Answer
There can be many vectors orthogonal to a given vector $\mathbf{v}$. Two possible answers are $\mathbf{u}=5\mathbf{i}+2\mathbf{j}$ and $\mathbf{u}=10\mathbf{i}+4\mathbf{j}$.
Work Step by Step
Let the vector orthogonal to $\mathbf{v}$ be $\mathbf{u}$. And it is expressed as
$\mathbf{u}=a\mathbf{i}+b\mathbf{j}$ …… (1)
For $\mathbf{u}$ and $\mathbf{v}$ to be orthogonal, their dot product must be zero, therefore
$\mathbf{u}\cdot \mathbf{v}=-2a+5b$ …… (2)
Keeping the dot product obtained in equation (2) as zero, we get
$5b=2a$ …… (3)
Equation (2) is a relation between $b$ and $a$ ; for different sets of $b$ and $a$, there will be different vectors orthogonal to $\mathbf{v}$.

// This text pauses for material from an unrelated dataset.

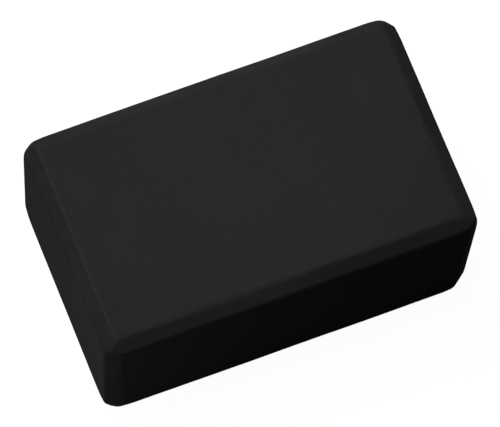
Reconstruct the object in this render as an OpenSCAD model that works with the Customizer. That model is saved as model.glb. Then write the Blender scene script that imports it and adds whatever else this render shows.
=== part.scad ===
// Foam yoga block: one solid brick of closed-cell foam, bevelled along all
// twelve edges so that it is kind to hands, shins and back.
// Millimetres. The origin is the centre of the large face that it lies on,
// with X along its length, Y across its width and Z up.

/* [Block] */
// Length along X, the height of the block when it stands on end
block_length = 228.6; // [180:0.1:300]
// Width along Y, the height of the block when it stands on a long side
block_width = 139.7; // [110:0.1:200]
// Height along Z when it lies on a large face
block_height = 101.6; // [60:0.1:130]

/* [Bevels] */
// Width that each bevel round a large face takes off that face
face_bevel_width = 7.5; // [5:0.1:12]
// Distance that the same bevels run down the side faces
face_bevel_drop = 4.5; // [3:0.1:12]
// Width that the bevels of the four upright edges take off each side face
upright_bevel = 7.5; // [5:0.1:12]
// Radius that softens the two arrises of every bevel
arris_radius = 3.5; // [0.5:0.1:5]

/* [Hidden] */
// A true circle for every softened arris
$fn = 96;

foam_colour = [0.16, 0.17, 0.17];
// What each bevel takes off the two faces that it joins
face_bevel = [face_bevel_width, face_bevel_drop];
side_bevel = [upright_bevel, upright_bevel];

// How far an arris that turns through the given angle is set back by its radius
function arris_setback(turn) = arris_radius * tan(turn / 2);

// The points of a polygon's right-hand corners, mirrored for its left-hand ones
function mirrored_in_x(points) = [for (i = [len(points) - 1:-1:0]) [-points[i].x, points[i].y]];

// Rectangle with its four corners bevelled, and the arris at both ends of each
// bevel rounded: straight flats that end where the arcs begin, and the arcs.
module bevelled_outline(size, bevel) {
    half = size / 2;
    down_bevel = [bevel.x, -bevel.y] / norm(bevel);
    top_turn = atan2(bevel.y, bevel.x);
    top_arris = [half.x - bevel.x, half.y];
    top_setback = arris_setback(top_turn);
    side_arris = [half.x, half.y - bevel.y];
    side_setback = arris_setback(90 - top_turn);

    corner = [
        side_arris - [0, side_setback],
        side_arris - side_setback * down_bevel,
        top_arris + top_setback * down_bevel,
        top_arris - [top_setback, 0]
    ];
    upper_half = concat(corner, mirrored_in_x(corner));
    polygon(concat(upper_half, -upper_half));

    arc_centres = [
        side_arris - [arris_radius, side_setback],
        top_arris - [top_setback, arris_radius]
    ];
    for (c = arc_centres, x = [-1, 1], y = [-1, 1])
        translate([x * c.x, y * c.y])
            circle(r = arris_radius);
}

// The block is what the three bevelled outlines, seen from above, from the
// side and from the end, have in common. Their bevels mitre at the corners.
module foam_block() {
    color(foam_colour)
        intersection() {
            linear_extrude(block_height)
                bevelled_outline([block_length, block_width], side_bevel);
            translate([0, block_width / 2, block_height / 2])
                rotate([90, 0, 0])
                    linear_extrude(block_width)
                        bevelled_outline([block_length, block_height], face_bevel);
            translate([-block_length / 2, 0, block_height / 2])
                rotate([90, 0, 90])
                    linear_extrude(block_length)
                        bevelled_outline([block_width, block_height], face_bevel);
        }
}

foam_block();
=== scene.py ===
import math

import bmesh
import bpy
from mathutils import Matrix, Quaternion, Vector, noise


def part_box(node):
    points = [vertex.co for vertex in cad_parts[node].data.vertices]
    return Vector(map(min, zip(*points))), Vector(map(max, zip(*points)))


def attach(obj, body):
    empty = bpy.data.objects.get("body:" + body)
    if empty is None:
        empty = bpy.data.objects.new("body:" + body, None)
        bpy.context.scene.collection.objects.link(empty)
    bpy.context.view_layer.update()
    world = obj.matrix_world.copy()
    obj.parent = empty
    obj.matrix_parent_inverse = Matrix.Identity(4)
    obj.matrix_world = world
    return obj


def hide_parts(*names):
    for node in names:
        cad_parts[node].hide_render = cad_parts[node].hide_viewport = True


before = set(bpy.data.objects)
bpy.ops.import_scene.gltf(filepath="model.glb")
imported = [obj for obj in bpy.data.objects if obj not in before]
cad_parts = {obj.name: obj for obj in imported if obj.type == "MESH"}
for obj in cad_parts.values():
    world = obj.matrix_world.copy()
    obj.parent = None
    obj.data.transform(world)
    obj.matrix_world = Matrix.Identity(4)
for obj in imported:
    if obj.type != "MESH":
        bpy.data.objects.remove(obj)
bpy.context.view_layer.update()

# A black foam yoga block on a pale floor. Sizes are in metres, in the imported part's own frame:
# X along the block, Y across it, Z up from the face that it lies on.
MM = 0.001

# ---------------------------------------------------------------- the block's own sizes
BLOCK_LOW, BLOCK_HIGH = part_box("foam_block")
BLOCK_CENTRE = (BLOCK_LOW + BLOCK_HIGH) / 2
BLOCK_HALF = (BLOCK_HIGH - BLOCK_LOW) / 2
FACE_BEVEL_WIDTH = 7.5 * MM    # what a bevel takes off a large face
FACE_BEVEL_DROP = 4.5 * MM     # how far the same bevel runs down a side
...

Let us put $a=5$ in equation (3) to get
$\begin{align}
& a=5 \\
& b=2
\end{align}$
So, substitute these values of $b$ and $a$ in equation (1) to get
$\mathbf{u}=5\mathbf{i}+2\mathbf{j}$
Hence,
The vector $\mathbf{u}=5\mathbf{i}+2\mathbf{j}$ is orthogonal to $\mathbf{v}=-2\mathbf{i}+5\mathbf{j}$.
Let us put $a=10$ in equation (3) to get
$\begin{align}
& a=10 \\
& b=4
\end{align}$
So, substitute these values of $b$ and $a$ in equation (1) to get
$\mathbf{u}=10\mathbf{i}+4\mathbf{j}$
Hence,
The vector $\mathbf{u}=10\mathbf{i}+4\mathbf{j}$ is orthogonal to $\mathbf{v}=-2\mathbf{i}+5\mathbf{j}$.